(Scripts that build objects)
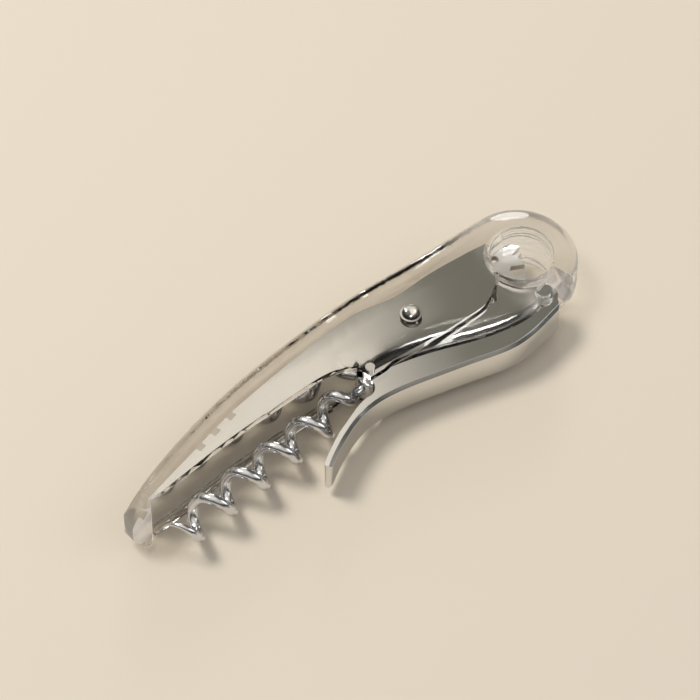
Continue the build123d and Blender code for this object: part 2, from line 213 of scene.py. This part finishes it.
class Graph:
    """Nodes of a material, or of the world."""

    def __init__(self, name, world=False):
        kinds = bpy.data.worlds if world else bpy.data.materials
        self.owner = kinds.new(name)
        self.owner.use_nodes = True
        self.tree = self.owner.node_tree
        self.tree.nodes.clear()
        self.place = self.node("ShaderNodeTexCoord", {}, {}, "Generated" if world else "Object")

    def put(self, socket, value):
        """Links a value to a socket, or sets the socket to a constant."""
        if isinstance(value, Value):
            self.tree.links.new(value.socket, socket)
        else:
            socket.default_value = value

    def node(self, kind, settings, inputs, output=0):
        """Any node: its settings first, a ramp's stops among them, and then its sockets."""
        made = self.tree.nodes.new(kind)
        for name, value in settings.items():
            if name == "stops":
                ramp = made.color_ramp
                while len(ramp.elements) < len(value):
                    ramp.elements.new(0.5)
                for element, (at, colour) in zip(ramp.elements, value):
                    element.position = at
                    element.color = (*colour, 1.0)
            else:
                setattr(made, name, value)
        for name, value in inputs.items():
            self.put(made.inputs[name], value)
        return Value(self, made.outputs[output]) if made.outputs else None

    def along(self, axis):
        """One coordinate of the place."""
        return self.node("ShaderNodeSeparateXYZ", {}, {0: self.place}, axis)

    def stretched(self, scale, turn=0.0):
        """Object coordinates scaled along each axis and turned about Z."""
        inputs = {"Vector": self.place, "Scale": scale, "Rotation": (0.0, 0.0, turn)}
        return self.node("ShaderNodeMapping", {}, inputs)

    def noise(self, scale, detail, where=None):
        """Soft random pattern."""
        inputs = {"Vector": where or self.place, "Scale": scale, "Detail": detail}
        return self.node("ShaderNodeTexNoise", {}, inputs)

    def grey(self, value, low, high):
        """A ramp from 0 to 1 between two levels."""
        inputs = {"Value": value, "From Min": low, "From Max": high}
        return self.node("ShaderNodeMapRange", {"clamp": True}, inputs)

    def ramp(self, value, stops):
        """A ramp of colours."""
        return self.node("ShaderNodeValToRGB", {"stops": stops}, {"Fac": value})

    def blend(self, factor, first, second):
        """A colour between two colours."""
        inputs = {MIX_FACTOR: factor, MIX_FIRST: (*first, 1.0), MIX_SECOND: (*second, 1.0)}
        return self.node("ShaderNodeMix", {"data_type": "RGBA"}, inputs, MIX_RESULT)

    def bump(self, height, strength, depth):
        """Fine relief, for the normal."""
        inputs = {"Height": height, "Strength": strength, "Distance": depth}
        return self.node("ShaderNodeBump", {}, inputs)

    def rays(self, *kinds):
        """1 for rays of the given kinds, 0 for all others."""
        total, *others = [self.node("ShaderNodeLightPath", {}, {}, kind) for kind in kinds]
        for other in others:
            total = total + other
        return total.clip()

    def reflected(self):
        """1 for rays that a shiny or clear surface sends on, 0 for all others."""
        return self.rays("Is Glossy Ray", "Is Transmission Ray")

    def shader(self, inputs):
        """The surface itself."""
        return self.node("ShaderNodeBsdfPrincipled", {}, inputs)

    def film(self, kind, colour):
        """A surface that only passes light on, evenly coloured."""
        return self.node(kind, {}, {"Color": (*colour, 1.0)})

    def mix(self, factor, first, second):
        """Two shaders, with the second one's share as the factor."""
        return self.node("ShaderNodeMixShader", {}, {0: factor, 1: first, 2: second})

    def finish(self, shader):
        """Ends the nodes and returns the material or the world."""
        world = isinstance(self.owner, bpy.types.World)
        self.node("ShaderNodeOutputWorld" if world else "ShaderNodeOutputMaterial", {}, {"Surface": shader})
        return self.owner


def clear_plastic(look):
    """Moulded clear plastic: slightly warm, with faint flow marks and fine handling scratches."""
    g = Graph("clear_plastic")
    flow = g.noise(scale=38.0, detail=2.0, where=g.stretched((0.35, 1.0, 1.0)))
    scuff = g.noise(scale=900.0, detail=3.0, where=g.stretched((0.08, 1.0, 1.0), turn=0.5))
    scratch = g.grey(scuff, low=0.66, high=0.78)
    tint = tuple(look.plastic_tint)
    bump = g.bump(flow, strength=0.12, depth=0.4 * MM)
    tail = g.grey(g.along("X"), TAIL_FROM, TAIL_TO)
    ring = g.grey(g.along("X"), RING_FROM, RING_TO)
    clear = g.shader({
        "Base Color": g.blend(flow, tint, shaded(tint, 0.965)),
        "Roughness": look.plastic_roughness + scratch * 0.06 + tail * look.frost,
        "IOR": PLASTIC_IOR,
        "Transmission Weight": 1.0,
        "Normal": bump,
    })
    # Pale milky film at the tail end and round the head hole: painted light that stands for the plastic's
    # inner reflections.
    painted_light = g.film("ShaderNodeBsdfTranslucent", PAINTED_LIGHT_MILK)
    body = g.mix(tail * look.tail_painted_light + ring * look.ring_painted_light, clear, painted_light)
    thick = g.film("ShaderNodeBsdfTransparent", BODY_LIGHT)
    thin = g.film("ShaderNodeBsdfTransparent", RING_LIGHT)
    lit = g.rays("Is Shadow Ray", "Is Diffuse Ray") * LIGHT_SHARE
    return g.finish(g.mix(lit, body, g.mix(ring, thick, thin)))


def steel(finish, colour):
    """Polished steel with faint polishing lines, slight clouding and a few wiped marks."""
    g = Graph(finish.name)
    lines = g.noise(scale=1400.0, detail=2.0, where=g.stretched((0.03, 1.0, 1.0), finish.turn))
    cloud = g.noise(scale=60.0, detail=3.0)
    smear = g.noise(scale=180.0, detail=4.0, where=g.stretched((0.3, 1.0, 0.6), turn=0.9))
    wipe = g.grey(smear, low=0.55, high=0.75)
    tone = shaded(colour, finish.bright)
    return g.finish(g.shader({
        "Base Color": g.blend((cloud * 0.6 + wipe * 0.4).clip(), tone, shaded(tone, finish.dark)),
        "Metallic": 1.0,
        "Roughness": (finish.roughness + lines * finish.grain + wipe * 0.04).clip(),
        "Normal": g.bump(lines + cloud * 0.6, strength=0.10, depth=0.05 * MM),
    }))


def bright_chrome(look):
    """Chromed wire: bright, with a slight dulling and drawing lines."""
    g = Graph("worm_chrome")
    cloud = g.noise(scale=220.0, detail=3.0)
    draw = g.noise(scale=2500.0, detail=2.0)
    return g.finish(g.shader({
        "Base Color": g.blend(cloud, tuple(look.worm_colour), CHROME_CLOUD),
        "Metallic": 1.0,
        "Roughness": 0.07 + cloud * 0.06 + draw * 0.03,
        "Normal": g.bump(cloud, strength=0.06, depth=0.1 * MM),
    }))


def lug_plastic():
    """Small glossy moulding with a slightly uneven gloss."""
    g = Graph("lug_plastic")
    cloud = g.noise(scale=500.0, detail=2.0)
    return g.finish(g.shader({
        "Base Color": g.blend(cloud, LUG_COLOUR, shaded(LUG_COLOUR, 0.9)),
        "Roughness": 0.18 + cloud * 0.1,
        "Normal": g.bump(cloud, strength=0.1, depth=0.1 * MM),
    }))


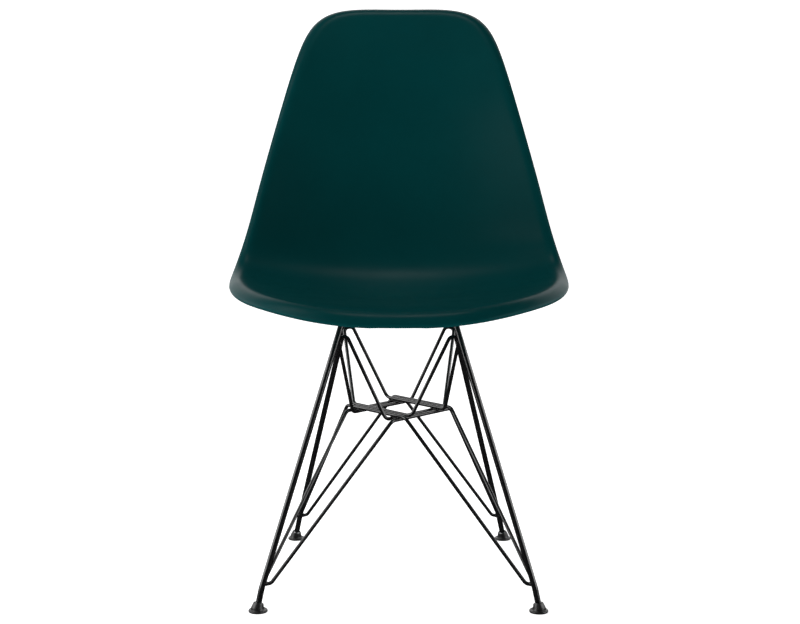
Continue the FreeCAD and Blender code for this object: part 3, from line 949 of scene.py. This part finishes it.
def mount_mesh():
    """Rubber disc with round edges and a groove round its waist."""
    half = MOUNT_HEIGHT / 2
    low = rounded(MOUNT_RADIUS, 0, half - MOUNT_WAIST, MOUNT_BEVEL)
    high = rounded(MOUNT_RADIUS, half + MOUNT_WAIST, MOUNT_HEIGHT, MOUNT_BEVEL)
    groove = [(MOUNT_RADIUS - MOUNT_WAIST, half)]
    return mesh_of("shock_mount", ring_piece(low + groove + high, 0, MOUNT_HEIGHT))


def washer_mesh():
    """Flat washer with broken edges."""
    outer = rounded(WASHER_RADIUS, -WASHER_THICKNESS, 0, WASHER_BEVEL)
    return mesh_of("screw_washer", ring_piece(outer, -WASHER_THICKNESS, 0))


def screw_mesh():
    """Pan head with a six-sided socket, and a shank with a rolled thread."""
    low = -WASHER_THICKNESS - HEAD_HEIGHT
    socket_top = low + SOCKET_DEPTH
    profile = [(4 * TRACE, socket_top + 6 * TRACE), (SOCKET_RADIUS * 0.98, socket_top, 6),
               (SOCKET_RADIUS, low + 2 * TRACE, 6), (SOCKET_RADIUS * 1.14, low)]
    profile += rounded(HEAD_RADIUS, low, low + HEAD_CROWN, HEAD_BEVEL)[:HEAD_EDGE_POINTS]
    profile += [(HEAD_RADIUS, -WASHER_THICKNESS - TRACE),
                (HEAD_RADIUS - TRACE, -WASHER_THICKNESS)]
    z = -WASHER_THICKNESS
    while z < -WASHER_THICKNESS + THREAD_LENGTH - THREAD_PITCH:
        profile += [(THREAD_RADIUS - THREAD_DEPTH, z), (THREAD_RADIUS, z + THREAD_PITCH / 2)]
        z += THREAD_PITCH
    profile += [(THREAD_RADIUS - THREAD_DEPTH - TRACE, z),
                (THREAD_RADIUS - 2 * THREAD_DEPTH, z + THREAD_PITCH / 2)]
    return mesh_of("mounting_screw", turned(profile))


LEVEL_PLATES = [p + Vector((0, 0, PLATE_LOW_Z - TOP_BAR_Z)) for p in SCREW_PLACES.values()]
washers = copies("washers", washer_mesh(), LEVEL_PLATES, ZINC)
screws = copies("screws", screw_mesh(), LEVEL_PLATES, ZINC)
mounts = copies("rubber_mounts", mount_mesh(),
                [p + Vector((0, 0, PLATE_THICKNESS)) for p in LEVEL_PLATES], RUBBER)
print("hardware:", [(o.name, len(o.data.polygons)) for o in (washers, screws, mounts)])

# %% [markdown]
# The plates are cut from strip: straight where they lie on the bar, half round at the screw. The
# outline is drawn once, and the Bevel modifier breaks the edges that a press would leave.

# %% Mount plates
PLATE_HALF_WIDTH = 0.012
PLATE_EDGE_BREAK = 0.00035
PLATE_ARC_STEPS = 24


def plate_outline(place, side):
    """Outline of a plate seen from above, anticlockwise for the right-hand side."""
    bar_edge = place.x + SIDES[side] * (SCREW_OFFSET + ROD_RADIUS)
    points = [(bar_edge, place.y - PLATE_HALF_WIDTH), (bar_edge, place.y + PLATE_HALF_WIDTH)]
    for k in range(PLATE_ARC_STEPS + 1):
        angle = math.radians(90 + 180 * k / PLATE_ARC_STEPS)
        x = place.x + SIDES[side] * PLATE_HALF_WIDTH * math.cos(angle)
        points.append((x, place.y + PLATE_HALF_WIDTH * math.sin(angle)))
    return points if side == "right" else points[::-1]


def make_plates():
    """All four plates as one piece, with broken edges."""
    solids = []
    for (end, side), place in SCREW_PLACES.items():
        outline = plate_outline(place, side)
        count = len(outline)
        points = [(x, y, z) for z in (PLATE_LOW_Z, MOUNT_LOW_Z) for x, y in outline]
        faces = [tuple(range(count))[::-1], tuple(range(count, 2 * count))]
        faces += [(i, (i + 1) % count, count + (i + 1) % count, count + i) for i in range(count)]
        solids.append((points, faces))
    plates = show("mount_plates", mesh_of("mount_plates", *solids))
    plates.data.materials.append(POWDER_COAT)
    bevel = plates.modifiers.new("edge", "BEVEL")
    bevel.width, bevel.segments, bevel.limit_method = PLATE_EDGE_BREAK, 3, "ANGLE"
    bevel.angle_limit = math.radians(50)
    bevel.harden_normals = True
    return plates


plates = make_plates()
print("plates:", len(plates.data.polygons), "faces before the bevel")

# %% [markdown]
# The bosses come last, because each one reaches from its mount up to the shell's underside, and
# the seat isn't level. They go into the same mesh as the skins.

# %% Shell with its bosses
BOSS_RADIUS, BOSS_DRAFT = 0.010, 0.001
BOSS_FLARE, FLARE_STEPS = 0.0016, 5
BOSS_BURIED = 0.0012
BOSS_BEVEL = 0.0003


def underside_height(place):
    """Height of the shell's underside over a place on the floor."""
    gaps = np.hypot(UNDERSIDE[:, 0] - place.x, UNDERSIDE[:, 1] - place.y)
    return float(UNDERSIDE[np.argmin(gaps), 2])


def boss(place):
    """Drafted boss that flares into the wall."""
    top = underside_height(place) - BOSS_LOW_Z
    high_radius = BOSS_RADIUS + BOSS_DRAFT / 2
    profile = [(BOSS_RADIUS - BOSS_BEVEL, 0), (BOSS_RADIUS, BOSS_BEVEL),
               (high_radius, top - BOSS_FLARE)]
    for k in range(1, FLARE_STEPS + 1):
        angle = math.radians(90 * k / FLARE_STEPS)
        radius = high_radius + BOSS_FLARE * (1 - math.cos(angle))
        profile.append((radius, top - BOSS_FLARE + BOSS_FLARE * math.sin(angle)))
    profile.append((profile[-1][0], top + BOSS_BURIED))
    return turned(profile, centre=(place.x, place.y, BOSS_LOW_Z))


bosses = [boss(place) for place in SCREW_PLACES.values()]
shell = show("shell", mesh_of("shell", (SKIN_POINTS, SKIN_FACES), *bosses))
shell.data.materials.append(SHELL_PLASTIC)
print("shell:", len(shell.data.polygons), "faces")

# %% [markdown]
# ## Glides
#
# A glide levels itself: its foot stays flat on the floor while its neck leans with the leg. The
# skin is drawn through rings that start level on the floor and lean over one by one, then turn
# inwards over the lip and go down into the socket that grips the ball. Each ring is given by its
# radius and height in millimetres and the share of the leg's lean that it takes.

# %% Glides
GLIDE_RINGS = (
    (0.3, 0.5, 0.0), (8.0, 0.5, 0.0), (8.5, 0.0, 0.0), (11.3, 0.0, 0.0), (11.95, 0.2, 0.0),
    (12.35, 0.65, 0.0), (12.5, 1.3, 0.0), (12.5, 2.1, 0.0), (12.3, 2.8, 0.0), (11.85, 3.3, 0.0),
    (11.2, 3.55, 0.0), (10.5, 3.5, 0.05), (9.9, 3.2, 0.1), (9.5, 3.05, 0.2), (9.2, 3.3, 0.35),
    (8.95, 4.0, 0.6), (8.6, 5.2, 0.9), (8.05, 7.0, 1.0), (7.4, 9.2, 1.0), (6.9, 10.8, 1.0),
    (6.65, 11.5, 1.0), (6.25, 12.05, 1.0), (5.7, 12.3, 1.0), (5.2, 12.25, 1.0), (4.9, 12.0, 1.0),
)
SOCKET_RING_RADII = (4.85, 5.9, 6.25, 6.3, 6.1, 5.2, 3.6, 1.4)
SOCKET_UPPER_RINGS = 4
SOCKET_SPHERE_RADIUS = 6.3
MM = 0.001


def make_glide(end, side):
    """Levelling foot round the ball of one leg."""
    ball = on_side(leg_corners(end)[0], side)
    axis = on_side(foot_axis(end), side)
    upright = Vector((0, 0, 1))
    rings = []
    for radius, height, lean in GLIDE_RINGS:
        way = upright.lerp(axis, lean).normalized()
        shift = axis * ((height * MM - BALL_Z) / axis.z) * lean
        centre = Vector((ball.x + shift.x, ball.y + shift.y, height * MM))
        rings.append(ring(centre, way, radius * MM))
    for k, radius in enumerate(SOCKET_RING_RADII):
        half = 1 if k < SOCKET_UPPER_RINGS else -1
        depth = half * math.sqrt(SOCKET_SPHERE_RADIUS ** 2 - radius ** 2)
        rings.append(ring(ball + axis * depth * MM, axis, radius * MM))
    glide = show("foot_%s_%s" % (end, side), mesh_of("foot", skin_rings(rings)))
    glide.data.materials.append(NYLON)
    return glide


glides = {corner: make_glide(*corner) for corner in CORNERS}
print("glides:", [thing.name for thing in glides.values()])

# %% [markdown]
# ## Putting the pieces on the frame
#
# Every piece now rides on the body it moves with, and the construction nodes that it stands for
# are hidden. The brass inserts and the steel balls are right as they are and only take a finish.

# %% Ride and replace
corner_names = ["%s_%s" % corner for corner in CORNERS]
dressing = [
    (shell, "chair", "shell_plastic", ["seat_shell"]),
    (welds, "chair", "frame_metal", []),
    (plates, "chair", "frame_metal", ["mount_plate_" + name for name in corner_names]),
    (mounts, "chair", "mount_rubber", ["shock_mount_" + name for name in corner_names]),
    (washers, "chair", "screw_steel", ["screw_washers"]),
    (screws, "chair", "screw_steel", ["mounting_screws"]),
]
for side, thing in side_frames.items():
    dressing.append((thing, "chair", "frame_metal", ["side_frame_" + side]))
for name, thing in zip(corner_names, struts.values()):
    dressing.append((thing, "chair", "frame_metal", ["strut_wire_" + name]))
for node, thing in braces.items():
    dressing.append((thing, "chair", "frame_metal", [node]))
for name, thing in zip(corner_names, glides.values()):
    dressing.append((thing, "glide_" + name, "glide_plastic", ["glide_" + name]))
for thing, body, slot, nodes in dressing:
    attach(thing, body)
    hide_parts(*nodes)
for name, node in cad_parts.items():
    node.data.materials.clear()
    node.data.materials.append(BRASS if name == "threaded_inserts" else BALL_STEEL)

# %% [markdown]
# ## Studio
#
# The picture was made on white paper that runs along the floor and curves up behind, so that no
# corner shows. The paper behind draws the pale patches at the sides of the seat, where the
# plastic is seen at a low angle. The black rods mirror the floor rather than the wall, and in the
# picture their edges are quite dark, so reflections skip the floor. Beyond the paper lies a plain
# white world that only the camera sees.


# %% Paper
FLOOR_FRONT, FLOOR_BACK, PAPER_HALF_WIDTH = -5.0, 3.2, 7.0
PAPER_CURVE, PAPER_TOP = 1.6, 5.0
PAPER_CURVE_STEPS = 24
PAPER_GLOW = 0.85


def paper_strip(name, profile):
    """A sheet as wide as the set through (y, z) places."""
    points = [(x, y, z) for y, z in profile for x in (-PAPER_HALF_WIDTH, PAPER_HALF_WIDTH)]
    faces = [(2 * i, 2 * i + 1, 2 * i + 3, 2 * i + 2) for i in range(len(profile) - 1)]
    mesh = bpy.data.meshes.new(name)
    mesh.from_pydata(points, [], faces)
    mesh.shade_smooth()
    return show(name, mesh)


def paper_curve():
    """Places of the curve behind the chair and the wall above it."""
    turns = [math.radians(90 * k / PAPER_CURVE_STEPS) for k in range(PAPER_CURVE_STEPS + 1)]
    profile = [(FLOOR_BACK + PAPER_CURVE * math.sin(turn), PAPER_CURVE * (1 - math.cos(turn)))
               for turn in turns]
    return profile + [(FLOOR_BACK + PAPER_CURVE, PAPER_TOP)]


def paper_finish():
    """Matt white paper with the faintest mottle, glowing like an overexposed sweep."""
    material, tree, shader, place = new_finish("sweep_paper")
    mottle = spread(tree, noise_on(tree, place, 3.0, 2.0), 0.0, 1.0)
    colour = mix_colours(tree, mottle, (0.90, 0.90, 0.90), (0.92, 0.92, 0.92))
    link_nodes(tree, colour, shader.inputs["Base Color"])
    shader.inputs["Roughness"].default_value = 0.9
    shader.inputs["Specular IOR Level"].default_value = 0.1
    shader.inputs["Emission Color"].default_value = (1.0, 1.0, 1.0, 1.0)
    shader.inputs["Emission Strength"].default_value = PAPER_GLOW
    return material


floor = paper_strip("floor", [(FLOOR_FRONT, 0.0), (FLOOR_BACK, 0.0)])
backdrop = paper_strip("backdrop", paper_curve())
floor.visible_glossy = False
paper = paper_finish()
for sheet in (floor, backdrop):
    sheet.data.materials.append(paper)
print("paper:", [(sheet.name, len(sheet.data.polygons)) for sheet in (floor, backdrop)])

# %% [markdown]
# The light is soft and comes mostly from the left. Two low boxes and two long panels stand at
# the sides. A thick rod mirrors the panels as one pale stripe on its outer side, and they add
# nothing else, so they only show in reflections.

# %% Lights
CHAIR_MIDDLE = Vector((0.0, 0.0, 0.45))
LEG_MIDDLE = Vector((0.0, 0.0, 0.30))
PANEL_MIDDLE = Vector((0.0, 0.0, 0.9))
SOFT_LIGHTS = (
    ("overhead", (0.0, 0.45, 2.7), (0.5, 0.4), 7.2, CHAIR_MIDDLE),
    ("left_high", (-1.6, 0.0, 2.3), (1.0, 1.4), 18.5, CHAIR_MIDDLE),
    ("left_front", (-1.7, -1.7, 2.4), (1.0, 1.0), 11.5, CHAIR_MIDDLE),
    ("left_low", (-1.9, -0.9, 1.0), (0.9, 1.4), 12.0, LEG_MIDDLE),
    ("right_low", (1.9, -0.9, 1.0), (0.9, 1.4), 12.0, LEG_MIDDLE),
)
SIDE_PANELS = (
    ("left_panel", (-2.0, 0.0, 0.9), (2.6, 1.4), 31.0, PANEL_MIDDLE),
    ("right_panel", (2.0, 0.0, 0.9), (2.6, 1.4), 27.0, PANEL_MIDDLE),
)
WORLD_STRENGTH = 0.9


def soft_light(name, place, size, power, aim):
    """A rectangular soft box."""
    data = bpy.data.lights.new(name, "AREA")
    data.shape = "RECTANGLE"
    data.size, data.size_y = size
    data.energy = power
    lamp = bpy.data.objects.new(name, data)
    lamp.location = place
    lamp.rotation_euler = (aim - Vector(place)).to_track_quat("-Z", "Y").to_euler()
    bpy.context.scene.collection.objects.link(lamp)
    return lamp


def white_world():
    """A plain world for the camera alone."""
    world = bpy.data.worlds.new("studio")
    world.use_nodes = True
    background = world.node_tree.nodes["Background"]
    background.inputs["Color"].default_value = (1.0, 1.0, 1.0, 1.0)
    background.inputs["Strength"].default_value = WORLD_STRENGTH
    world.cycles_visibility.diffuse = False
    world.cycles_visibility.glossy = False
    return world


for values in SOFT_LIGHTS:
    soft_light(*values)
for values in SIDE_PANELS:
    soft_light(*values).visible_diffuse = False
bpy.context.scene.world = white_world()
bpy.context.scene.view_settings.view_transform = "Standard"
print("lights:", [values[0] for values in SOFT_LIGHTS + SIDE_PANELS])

▸ **Work to do**
Everything from the first line above up to and including the line that contains "a material, or" should be printed exactly; please print only that.

▸ **Answer to the exercise**
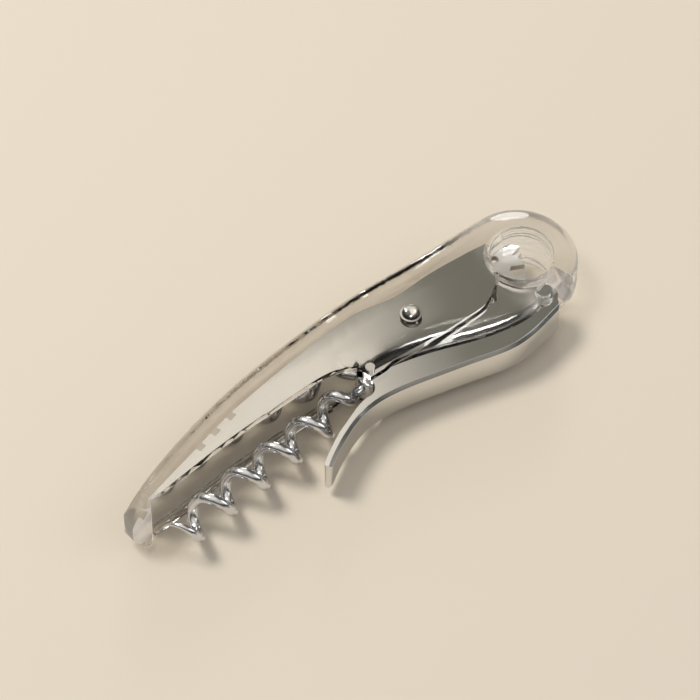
Continue the build123d and Blender code for this object: part 2, from line 213 of scene.py. This part finishes it.
class Graph:
    """Nodes of a material, or of the world."""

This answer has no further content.